Затем Лахтин в качестве надзирающего прокурора иногда отвечал на жалобы защиты, принимал участие в судах по продлению арестов и кассационных слушаниях, лично вручал адвокатам обвинительные заключения по второму делу, а затем возник в здании Хамовнического суда Москвы уже как государственный обвинитель. К тому моменту должность его называлась «старший прокурор отдела по надзору за расследованием уголовных дел в Следственном комитете при Прокуратуре РФ Управления по надзору за расследованием особо важных дел Генеральной прокуратуры РФ».
Говорить о такой, мягко скажем, своеобразной фигуре, как прокурор Лахтин, просто и сложно одновременно. Просто – поскольку в нем нет никакой особой тайны, он – ревностный исполнитель воли своих начальников в той степени, в которой он понял их указания и насколько ему позволяют его весьма скромные познания в области права (о других сферах, таких как экономика, речь вообще не идет). Думаю, что если бы ему поступила команда оправдывать действия Ходорковского или сажать в тюрьму судью Данилкина, он бы и их выполнил с присущим ему рвением, хотя одинаково непрофессионально. А сложность состоит прежде всего в поиске подходящих литературных или хотя бы в меру ругательных слов, которыми можно было бы в полной мере и точно охарактеризовать деятельность этого господина.
Впрочем, какое-то место для интриги все же его поведение оставляет. Например, для меня остается загадкой цель, ради которой Лахтин на втором процессе, как уже сказано выше, взял на себя роль лидера таким образом, что другие его коллеги, по сути, остались без работы, далеко не всегда одобрительно наблюдая за тем, как сей оратор веселит публику своими перлами. Непонятна и его позиция, изложенная в прениях сторон второго процесса, когда одной частью своего выступления он опровергал другую, а попутно еще и утверждения своей коллеги Ибрагимовой.
И уж совсем является непостижимым для нормального понимания, как взрослый человек с погонами старшего советника юстиции и публично кичащийся своим хорошим высшим образованием, может раз за разом спокойно выносить регулярный хохот в зале, вызываемый его высказываниями.

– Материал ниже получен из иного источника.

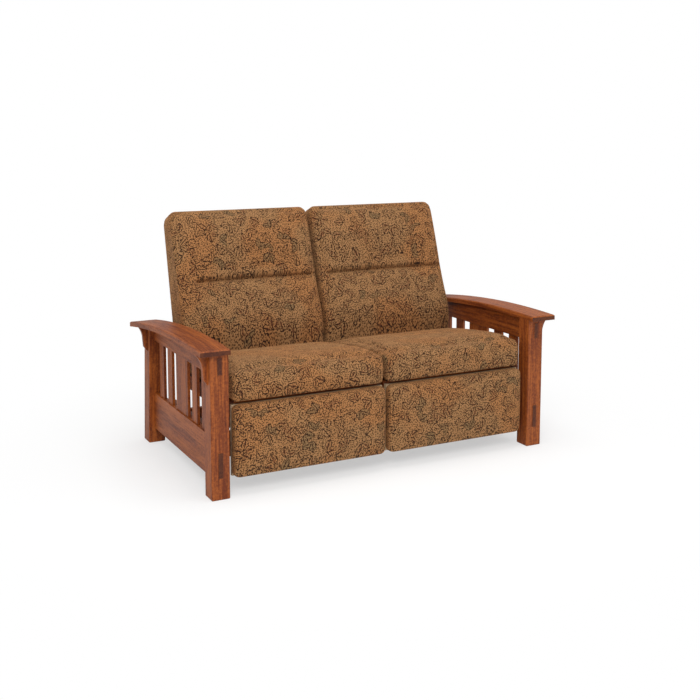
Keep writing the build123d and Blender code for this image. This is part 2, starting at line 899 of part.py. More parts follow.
# Back cushion: two full rolls with a sewn crease between them
with BuildPart() as back_cushion:
    for stretch_shares in cushion_shares:
        for station, drawn in stretch_shares:
            draw = back_draw_in * drawn
            top = back_height - back_top_draw * drawn
            rear_top = back_rear_top - back_top_draw * drawn
            crown = back_crown * crown_share(station)
            crease = back_crease_depth * end_fade(station)
            waist = (front_y + back_waist_setback + draw, back_waist_height)
            crease_point = (back_front_y(back_crease_height) + draw + crease, back_crease_height)
            shoulder = (back_front_y(top - back_corner) + draw, top - back_corner)
            brow = (shoulder[0] + back_corner * (1 + front_lean), top - back_corner * front_lean)
            lower_middle = (back_waist_height + back_crease_height) / 2
            upper_middle = (back_crease_height + shoulder[1]) / 2
            lower_crest = (back_front_y(lower_middle) + draw - crown, lower_middle)
            upper_crest = (back_front_y(upper_middle) + draw - crown, upper_middle)
            rear_foot = (back_rear_y(back_bottom, back_panel_thickness), back_bottom)
            rear_edge = (back_rear_y(rear_top, back_panel_thickness) - draw, rear_top)
            with BuildSketch(side_plane(seat_x + station * seat_width / 2)):
                with BuildLine():
                    Line(rear_foot, (waist[0], back_bottom))
                    Line((waist[0], back_bottom), waist)
                    ThreePointArc(waist, lower_crest, crease_point)
                    ThreePointArc(crease_point, upper_crest, shoulder)
                    RadiusArc(shoulder, brow, back_corner)
                    Line(brow, rear_edge)
                    Line(rear_edge, rear_foot)
                make_face()
        loft()
    with BuildSketch(side_plane(seat_x)):
        with BuildLine():
            back_slab(back_bottom, board_top, back_panel_thickness, back_board_front)
        make_face()
    extrude(amount=board_half, both=True, mode=Mode.SUBTRACT)
    with BuildSketch(side_plane(layer_x(swing_layer))):
        with BuildLine():
            back_slab(back_bottom, bracket_top, back_panel_thickness, bracket_deep)
        make_face()
    extrude(amount=plate_thickness, mode=Mode.SUBTRACT)
    with BuildSketch(side_plane(2 * seat_x - layer_x(swing_layer))):
        with BuildLine():
            back_slab(back_bottom, bracket_top, back_panel_thickness, bracket_deep)
        make_face()
    extrude(amount=-plate_thickness, mode=Mode.SUBTRACT)
left_pieces["back_cushion"] = back_cushion

# The right half mirrors the left
os.makedirs("parts", exist_ok=True)
for name, piece in shared_pieces.items():
    piece.part.label = name
    export_step(piece.part, f"parts/{name}.step")

for name, piece in left_pieces.items():
    with BuildPart() as right_piece:
        mirror(piece.part, about=Plane.YZ)
    piece.part.label = f"left_{name}"
    right_piece.part.label = f"right_{name}"
    export_step(piece.part, f"parts/left_{name}.step")
    export_step(right_piece.part, f"parts/right_{name}.step")
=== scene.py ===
from math import cos, pi, radians, sin

import bpy
import numpy as np
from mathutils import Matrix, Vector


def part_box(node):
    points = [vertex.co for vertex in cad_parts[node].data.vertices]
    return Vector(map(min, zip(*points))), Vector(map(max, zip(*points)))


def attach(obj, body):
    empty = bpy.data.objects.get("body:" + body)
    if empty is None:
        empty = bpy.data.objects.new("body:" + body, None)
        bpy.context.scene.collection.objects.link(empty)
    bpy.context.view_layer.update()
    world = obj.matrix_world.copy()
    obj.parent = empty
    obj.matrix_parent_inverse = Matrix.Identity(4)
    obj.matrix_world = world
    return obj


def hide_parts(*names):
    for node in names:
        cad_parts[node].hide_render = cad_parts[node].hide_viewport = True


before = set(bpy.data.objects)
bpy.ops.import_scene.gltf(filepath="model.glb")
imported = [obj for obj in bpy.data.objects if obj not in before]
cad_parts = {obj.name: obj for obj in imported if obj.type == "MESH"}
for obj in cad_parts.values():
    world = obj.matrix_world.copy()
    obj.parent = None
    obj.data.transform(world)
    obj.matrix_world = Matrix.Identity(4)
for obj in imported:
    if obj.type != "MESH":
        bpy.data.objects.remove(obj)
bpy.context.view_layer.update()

# Arms. Each is a bowed arm board on two square posts, joined by an upper and a lower rail
# with through tenons, with five slats between the rails and two corbels under the board.
# All are straight-grained hardwood with open pores, stained a reddish brown and lacquered.
wood_brown = (0.140, 0.026, 0.005, 1)
wood_light = (0.350, 0.092, 0.016, 1)
wood_pore = (0.035, 0.008, 0.004, 1)
wood_roughness = 0.5
wood_arris = 0.0025
grain_stretch = 0.045
grain_depth = 0.0004
tone_share, streak_share, fleck_share = 0.30, 0.50, 0.20
# The last share lays each wood edge towards the pale colour: partly wear and partly a painted
# highlight.
end_darkness, pore_darkness, arris_wear_and_highlight = 0.78, 0.75, 0.3
pore_roughness = 0.2


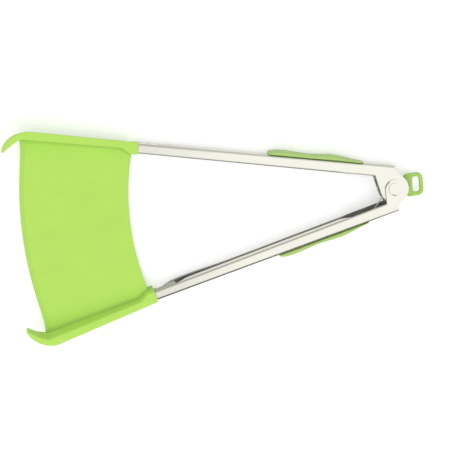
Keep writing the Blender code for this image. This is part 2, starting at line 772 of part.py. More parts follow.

Признаться, первое время он не побуждал у меня такой аллергии, которая активно развилась в последующем. Лахтин обычно либо говорил стандартные для подобных ситуаций вещи (все законно, нарушений нет, постановление следует оставить в силе), либо даже пытался в меру сил демонстрировать изворотливость ума и изыскивать контрдоводы в ответ на обвинения защиты в обманах и фальсификациях.
Ситуация резко поменялась на втором судебном процессе в Хамовническом суде. Лахтин, примеривший на себя тогу государственного обвинителя, раскрылся во всей красе. Сразу же при этом сказалось незнание им процессуальных правил, характерных для различных этапов судебного разбирательства дела по существу, не говоря уже о специфике деятельности нефтяных компаний, корпоративного права и предпринимательской практики, финансовой и бухгалтерской отчетности, а также общеупотребительных иностранных названий и бизнес-терминов. Наверное, именно для таких случаев острослов Марк Твен придумал следующее выражение: лучше помалкивать и казаться дураком, чем открыть рот и окончательно развеять сомнения.
По отношению к подсудимым, адвокатам, приглашенным в интересах защиты свидетелям и специалистам Лахтин даже явно перещеголял Шохина, отличившегося в худшую сторону в данном качестве на первом процессе.
Могу привести как иллюстрацию сказанного слова из интервью побывавшей в суде профессора Натальи Лопашенко, явно с трудом выбиравшей корректные обороты для выражения своих эмоций: «Прокурор Лахтин, к сожалению, не умеет себя вести в судебном заседании…Там, где заканчиваются аргументы, там начинаются оскорбления. Это недопустимо ни в какой среде, нетерпимо и в суде, и в правосудии». Менее дипломатичен был известный экономист, академик Российской академии естественных наук Михаил Делягин: «Когда товарищ Лахтин открывает рот, я начинаю слушать, я жалею, что я не психиатр, тогда бы я еще получил профессиональное наслаждение, а так я получаю наслаждение только эстетическое».
В одном из адресованных суду заявлений защита указывала, что высказывания и комментарии прокурора Лахтина в отношении свидетелей Геращенко, Косьюшко-Моризе, Лысовой, специалистов Хона, Дэйджеса и Лопашенко, переводчика Сомова являются «примером крайней невоспитанности, помноженной на мракобесие и властную вседозволенность, на которую судья Данилкин В.Н. должным образом не реагировал. Призыв П.Л. Лебедева “уймите же наконец этого хама!” остался судом не услышанным».